The romance of sport illustration has long disappeared. Along with it, the long era of global tobacco smoking is fitfully approaching an end. But we should remember that our rejection of such exotic, ephemeral pleasures is quite recent. Back in 1916, when a crowd of 7,500 in St. Louis turned out to see a two-match tour of the Bethlehem Steel F.C. (suitably scheduled on Christmas Eve), smoking was not something to deplore or give up. Tobacco, in fact, had a claim to the virtue and the pocket of townspeople which was as legitimate as that of St. Louis—the Bethlehem Globe conceded after the surprising 2-2 draw—to premier ranking in soccer. “That the sport was not as tarred with the ethnic brush in St Louis as it was elsewhere certainly helped to sell tickets,” writes David Wangerin, but it also created an atmosphere where a community of spectators, many of whom swearing and smoking with abandon, could feel uninhibited in expressing their delight at discovering the pleasures of a European game. For one Christmas, thanks to the thunder review of Bethlehem itself—in what may have been the ultimate joke of a wicked Jew—residents of Missouri felt that these powerful eastern Magi laid down footballing figures instead of lullabies to the child Jesus. To corn dealers and farmers of the Soulard Market, as to the confectioners and apothecaries of the French Quarter near the Mississippi, a river-god rolling among banks perennially damp, it seemed as if America turned from baseball to soccer.

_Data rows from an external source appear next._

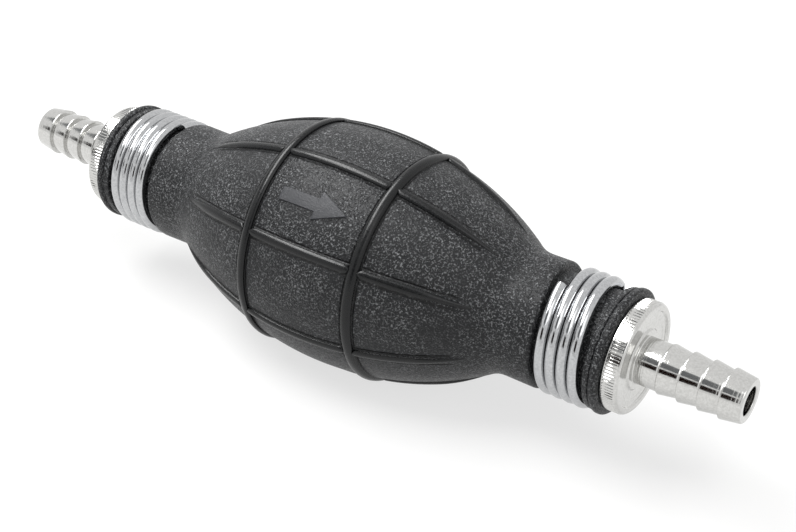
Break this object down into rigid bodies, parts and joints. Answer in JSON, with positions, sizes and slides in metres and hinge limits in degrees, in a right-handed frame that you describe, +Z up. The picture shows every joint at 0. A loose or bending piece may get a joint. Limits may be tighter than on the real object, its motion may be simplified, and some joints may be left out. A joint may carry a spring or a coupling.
{
  "type": "siphon bulb pump",
  "caption": "In-line hand primer pump: ribbed rubber squeeze bulb with barbed metal hose tails, wire-bound necks and a spring check valve in each end.",
  "frame": {"origin": "centre of the bulb on the flow axis, which is the centre of the whole part's box", "axes": "+X along the flow axis, from the inlet tail to the outlet tail; +Z up as it lies, so that a smooth panel between two ribs is on top"},
  "size_m": [0.1814, 0.0514, 0.0514],
  "materials": {
    "bulb_rubber": "moulded nitrile rubber, fine spark-eroded grain, satin ribs",
    "tail_aluminium": "bright turned",
    "clamp_wire": "bright zinc-plated drawn wire",
    "poppet_acetal": "moulded natural acetal",
    "seal_rubber": "moulded nitrile rubber",
    "spring_steel": "stainless spring wire",
    "snap_ring_steel": "phosphated spring steel",
    "seat_brass": "turned"
  },
  "bodies": {
    "pump": {"bulb": "bulb_rubber", "inlet_hose_tail": "tail_aluminium", "outlet_hose_tail": "tail_aluminium", "inlet_wire_clamp": "clamp_wire", "outlet_wire_clamp": "clamp_wire", "inlet_spring": "spring_steel", "outlet_spring": "spring_steel", "inlet_spring_guide": "poppet_acetal", "outlet_spring_guide": "poppet_acetal", "inlet_snap_ring": "snap_ring_steel", "outlet_snap_ring": "snap_ring_steel", "outlet_seat_disc": "seat_brass", "outlet_seat_o_ring": "seal_rubber"},
    "inlet_poppet_body": {"inlet_poppet": "poppet_acetal", "inlet_seal": "seal_rubber"},
    "outlet_poppet_body": {"outlet_poppet": "poppet_acetal", "outlet_seal": "seal_rubber"}
  },
  "joints": [
    {"name": "inlet_poppet_lift", "type": "slide", "parent": "pump", "child": "inlet_poppet_body", "axis": [1, 0, 0], "range_m": [0, 0.0025], "stiffness_N_per_m": 220, "springref_m": -0.0015, "deforming": ["inlet_spring"]},
    {"name": "outlet_poppet_lift", "type": "slide", "parent": "pump", "child": "outlet_poppet_body", "axis": [1, 0, 0], "range_m": [0, 0.0025], "stiffness_N_per_m": 220, "springref_m": -0.0015, "deforming": ["outlet_spring"]}
  ]
}
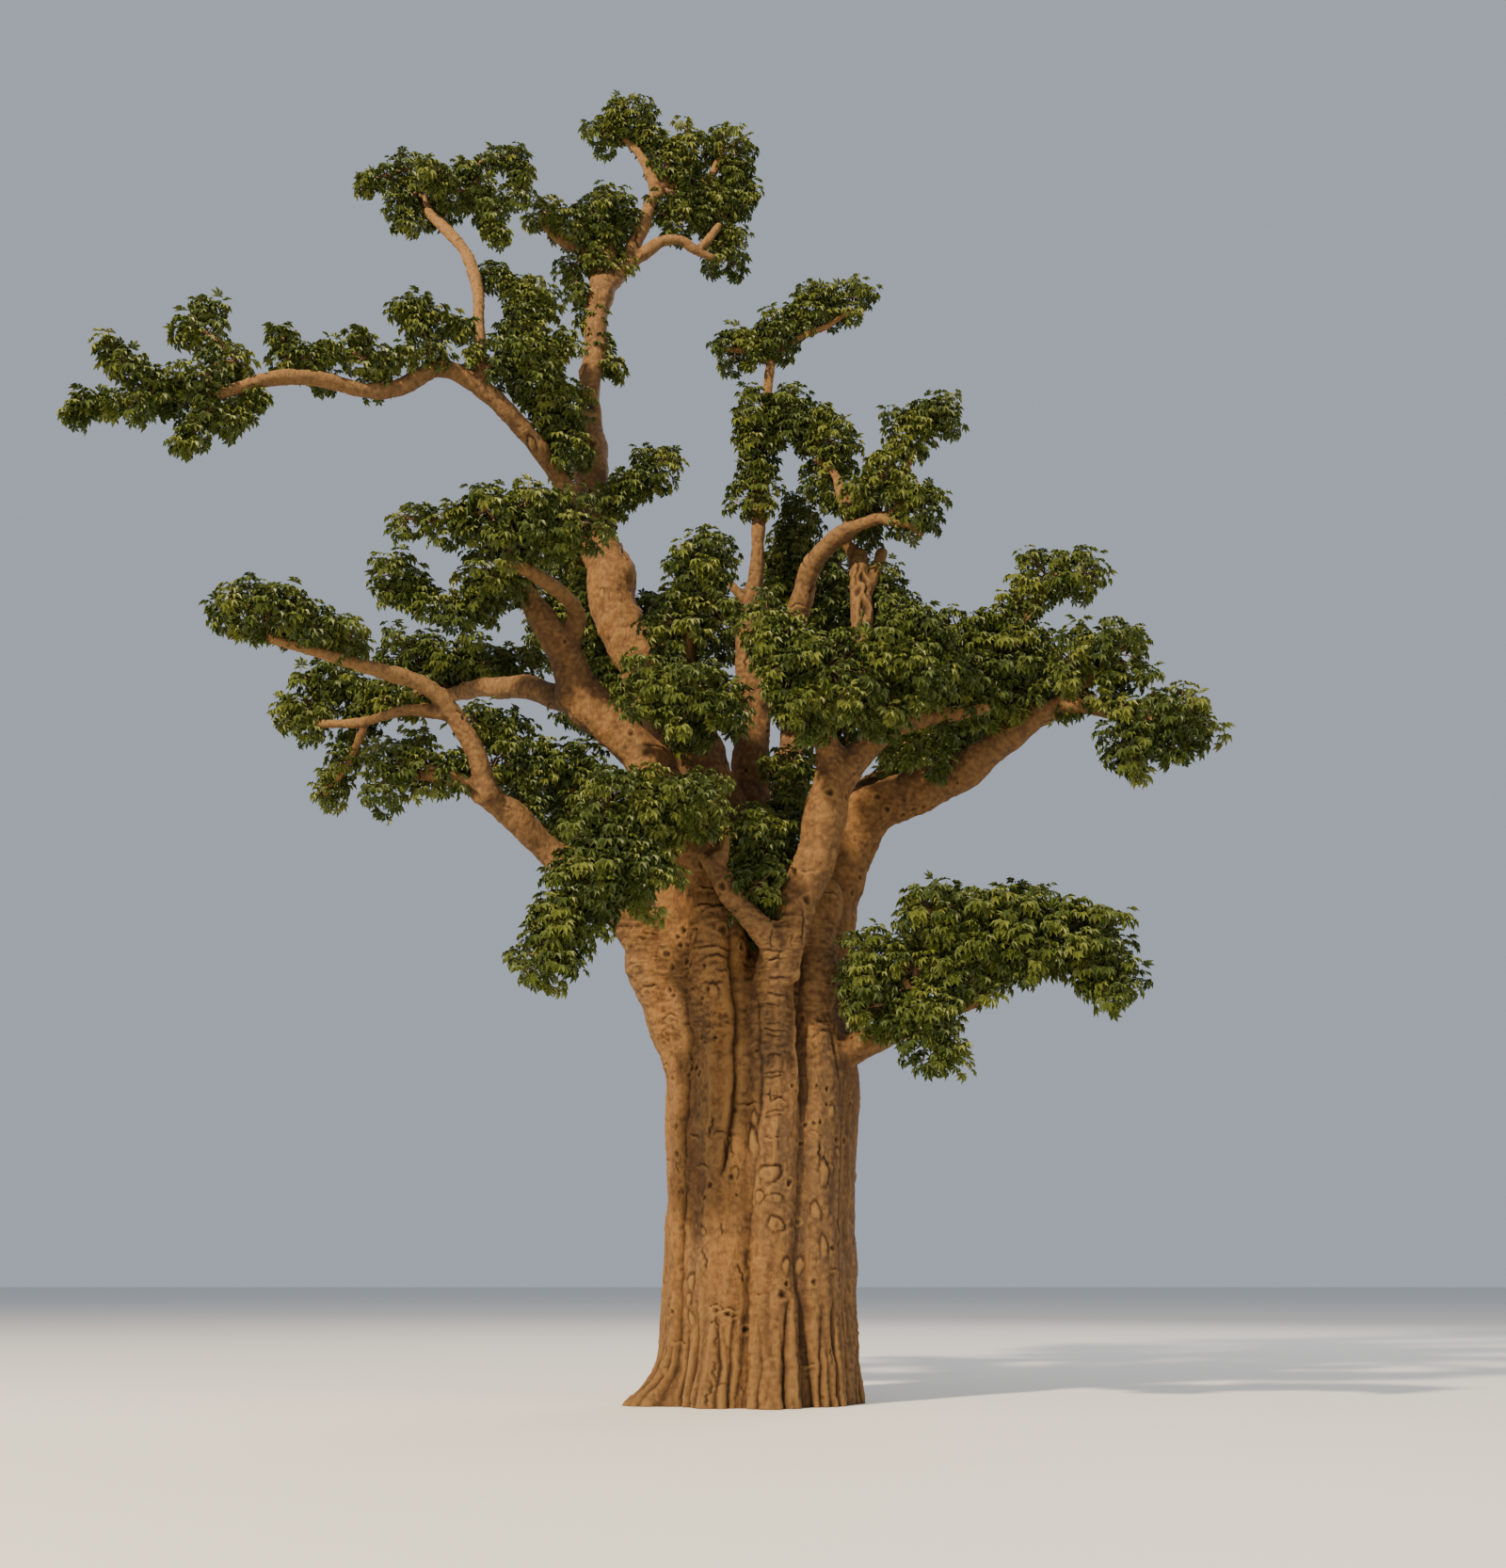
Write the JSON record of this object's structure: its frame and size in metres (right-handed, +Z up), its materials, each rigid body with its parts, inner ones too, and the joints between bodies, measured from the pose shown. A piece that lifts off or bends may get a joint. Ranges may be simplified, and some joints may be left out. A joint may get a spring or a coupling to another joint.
{
  "type": "baobab tree",
  "caption": "Tall baobab tree with a stout trunk of fused columns, crooked tapering boughs and dense masses of foliage along them, cut flat at ground level.",
  "frame": {"origin": "in the flat cut under the trunk, at ground level", "axes": "+Z up the tree, -Y towards the front view, +X to the right in that view"},
  "size_m": [15.9534, 9.7388, 21.8611],
  "materials": {
    "bark": "matte",
    "foliage": "satin"
  },
  "bodies": {
    "root": {"trunk": "bark", "bough_left_low": "bark", "bough_left_low_rise": "bark", "bough_left_mid": "bark", "bough_left_mid_arm": "bark", "bough_left_mid_stub": "bark", "bough_left_mid_rise": "bark", "bough_tall": "bark", "bough_high_left": "bark", "bough_high_rise": "bark", "bough_top_right": "bark", "bough_centre": "bark", "bough_centre_arch": "bark", "bough_right_front": "bark", "bough_right_front_arm": "bark", "bough_right_twist": "bark", "bough_right_main": "bark", "bough_right_low": "bark", "bough_front_fork": "bark", "bough_back_left": "bark", "bough_back_mid": "bark", "bough_back_right": "bark", "bough_back_low_left": "bark", "bough_back_low_right": "bark", "foliage_far_left_tip": "foliage", "foliage_far_left_run": "foliage", "foliage_high_left": "foliage", "foliage_high_rise": "foliage", "foliage_top_left": "foliage", "foliage_top_mid": "foliage", "foliage_top_right": "foliage", "foliage_left_shelf": "foliage", "foliage_shelf_tuft": "foliage", "foliage_left_inner": "foliage", "foliage_left_fan": "foliage", "foliage_left_tip": "foliage", "foliage_left_drop": "foliage", "foliage_left_low_tip": "foliage", "foliage_left_low": "foliage", "foliage_front_left": "foliage", "foliage_centre_front": "foliage", "foliage_centre_rise": "foliage", "foliage_centre_top": "foliage", "foliage_centre_tip": "foliage", "foliage_arch_tip": "foliage", "foliage_front_mid": "foliage", "foliage_front_right": "foliage", "foliage_crotch": "foliage", "foliage_right_crown": "foliage", "foliage_right_outer": "foliage", "foliage_right_reach": "foliage", "foliage_right_low_inner": "foliage", "foliage_right_low": "foliage", "foliage_back_left": "foliage", "foliage_back_left_inner": "foliage", "foliage_back_mid": "foliage", "foliage_back_mid_inner": "foliage", "foliage_back_right": "foliage", "foliage_back_low_left": "foliage", "foliage_back_low_right": "foliage"}
  },
  "joints": []
}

Like settling ashes or a motley collection of cigarette covers, soccer has left behind many signs of this debt to pitch pleasures. What is often thought of as a history of utopian messianism projected into the future—American soccer itself—is also, and for the most part, a forgotten chapter from the past. Just how successfully football had moved and lodged into the U.S. was not properly evident until the roaring 1920s; perhaps, it all happened in the way opium transculturated into the Far East—a haunting memory, an enduring symbol of China’s victimization by the West which demanded all the standard Daoist tropes of poetry to domesticate the drug.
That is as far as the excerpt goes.